What Do You Value In Your Workplace?

Two separate surveys given to thousands of local Phoenician business professionals reflect some interesting data regarding what they prefer in their daily responsibilities. The question was “What do you like most about being a manager?”. The choices were Recruiting and Hiring, Employee Retention and Development, Conflict Resolution, and Driving Results In Your Operation.

One group responded with 62% in favor of Driving Results In Your Operation. The other group yielded a 58% rating in favor of Driving Results In Your Operation. This data reflects what business owners and managers often place as their main priority. Of the two groups surveyed, only 37% and 41% respectively mentioned that Employee Retention And Development was something they liked most about being a Manager (the other options received zero votes). What do you care most about? I would like to address both job seekers and employers.

Job seekers:

You need to define what will set certain companies apart from others in your decision of accepting job offers. If retention and development is important to you, be sure to ask your prospective employer how heavily they focus on those agendas. Ask what procedures and/or programs are initiated to reflect that focus. Employee retention and development should be crucially important to you because it reflects what kind of support and environment you can expect upon accepting the job offer.


Take a careful look at companies that top the charts of Best Places To Work reports. If you look at those companies carefully, you’ll notice they place a lot of emphasis on retaining their people and developing them throughout their career. Their focus of driving results in the operation starts with developing their people and providing a positive workplace environment.

How Can You Increase Retention And Employee Development?

I’ll keep it simple by listing bulleted statements to keep in mind…

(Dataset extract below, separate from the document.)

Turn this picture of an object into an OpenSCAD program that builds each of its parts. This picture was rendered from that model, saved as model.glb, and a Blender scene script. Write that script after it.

– Have an open-door policy that is truly open.

– Provide opportunities for subordinates to rate and give open feedback to management.

– Provide workplace benefits that your people care about (survey your people to find out).

– Allow for and encourage growth (especially when your people make big and small mistakes; remember they’re human).

– Be encouraging, enthusiastic, flexible and understanding.

– Value your people and their opinions. Show how you value them.

It’s not my place to suggest whether those who provided certain responses to the survey were wrong or right, because it’s all subjective. However, we do need more Managers that, when asked the initial question, respond with an answer that reflects a greater importance placed on their people because you will never drive optimal results without reliable, committed and happy employees.